Mr. Letterman saw that as a ploy to keep him inside NBC and was not convinced that NBC would have gone through with that commitment, so he declined and joined CBS.
Some of the people who were involved in how that scenario played out wondered yesterday about whether NBC might be employing a similar tactic, offering Mr. O'Brien what he most wanted, the "Tonight" show to secure his services and keep him away from another network, while essentially postponing a real decision on Mr. Leno's future for five years.

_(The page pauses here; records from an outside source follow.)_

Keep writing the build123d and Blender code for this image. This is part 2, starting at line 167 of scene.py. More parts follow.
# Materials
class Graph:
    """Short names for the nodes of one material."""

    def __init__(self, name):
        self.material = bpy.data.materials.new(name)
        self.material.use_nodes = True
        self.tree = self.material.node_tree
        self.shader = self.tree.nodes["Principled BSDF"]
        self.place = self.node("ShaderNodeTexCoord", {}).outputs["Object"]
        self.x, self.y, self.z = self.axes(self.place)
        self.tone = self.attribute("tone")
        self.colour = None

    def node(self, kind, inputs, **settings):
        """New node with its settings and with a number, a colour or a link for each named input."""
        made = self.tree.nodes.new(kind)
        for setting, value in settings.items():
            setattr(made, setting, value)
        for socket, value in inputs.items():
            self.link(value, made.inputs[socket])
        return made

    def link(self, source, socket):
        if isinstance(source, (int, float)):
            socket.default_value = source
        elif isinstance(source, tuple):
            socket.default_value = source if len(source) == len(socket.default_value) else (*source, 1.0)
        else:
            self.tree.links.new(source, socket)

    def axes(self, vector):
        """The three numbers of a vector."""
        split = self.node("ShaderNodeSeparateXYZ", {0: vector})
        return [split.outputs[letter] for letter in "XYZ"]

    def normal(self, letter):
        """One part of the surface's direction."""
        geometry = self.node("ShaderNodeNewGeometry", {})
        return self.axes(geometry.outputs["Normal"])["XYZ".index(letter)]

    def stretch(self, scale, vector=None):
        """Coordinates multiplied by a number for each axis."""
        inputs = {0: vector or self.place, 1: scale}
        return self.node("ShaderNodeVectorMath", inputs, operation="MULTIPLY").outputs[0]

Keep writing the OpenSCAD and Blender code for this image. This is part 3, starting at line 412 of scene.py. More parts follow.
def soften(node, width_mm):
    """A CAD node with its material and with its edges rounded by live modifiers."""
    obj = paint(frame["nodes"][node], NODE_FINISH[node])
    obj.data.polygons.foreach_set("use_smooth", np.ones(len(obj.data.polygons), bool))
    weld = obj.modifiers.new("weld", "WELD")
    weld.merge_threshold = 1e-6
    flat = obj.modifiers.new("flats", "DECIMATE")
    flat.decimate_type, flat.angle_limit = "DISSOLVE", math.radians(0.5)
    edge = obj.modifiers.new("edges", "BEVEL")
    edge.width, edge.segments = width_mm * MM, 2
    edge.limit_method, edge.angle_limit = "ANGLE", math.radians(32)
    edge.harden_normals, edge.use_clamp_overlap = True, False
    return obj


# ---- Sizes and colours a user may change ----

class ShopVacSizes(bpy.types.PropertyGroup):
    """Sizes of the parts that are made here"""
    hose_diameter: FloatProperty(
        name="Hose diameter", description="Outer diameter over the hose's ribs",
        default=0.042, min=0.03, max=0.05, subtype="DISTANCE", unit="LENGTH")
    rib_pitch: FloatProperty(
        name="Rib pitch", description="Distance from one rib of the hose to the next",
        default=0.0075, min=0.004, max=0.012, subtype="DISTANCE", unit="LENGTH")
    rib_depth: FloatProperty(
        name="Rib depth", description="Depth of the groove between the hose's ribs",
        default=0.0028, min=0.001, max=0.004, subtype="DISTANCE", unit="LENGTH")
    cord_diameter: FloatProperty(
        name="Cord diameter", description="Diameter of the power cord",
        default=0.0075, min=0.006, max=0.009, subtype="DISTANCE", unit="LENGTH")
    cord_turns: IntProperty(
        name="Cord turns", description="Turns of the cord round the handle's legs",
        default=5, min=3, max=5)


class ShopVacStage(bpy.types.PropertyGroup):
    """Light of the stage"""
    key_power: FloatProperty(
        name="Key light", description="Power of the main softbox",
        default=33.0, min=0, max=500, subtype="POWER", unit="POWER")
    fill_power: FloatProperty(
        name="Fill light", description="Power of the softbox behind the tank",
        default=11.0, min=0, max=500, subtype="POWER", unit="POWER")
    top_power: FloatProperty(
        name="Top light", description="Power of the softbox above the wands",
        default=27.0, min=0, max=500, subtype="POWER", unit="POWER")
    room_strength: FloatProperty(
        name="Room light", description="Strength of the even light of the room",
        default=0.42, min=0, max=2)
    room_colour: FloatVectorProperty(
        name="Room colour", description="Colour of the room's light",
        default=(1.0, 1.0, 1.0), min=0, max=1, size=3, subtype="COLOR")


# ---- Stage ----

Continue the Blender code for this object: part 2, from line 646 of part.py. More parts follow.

But the people involved in the negotiations said that Mr. O'Brien's representatives had been completely satisfied that NBC's commitment was real. They said that the contract Mr. O'Brien signed yesterday included a multi-million-dollar financial penalty if he did not get the "Tonight" show, a penalty payment so substantial that the network surely had no intention of ever having to pay it, according to people involved in the deal. For NBC, the "Tonight'' show remains one of its biggest money-makers. Though NBC does not give any official breakdown of the show's finances, one network executive estimated that the show makes a profit of about $150 million a year on revenues of about $230 million. Mr. O'Brien's show brings in an estimated $100 million on revenues of $140 million. After Mr. Leno became the host in 1992, CBS lured away Mr. Letterman, and his competing show on CBS for a time beat Mr. Leno's in the ratings.
But Mr. Leno zoomed past Mr. Letterman in 1995 and has dominated the late-night ratings ever since.
Mr. Zucker bragged last year that the race in late night was, in effect, over, and that Mr. Leno had definitively won. But late last television season, as CBS solidified its lead in prime time with shows like "C.S.I.'' and "Survivor,'' the gap between Mr. Leno and Mr. Letterman began to close slightly.
Last week, in the opening week of the current prime-time season, Mr. Leno's margin of victory over Mr. Letterman was the closest the two shows had been in terms of viewers - 5.5 million for NBC versus 4.96 million for CBS - since 1994. And in the category that NBC and advertisers most prize, adults between the ages of 18 and 49, the margin was the closest for the two shows since 1996.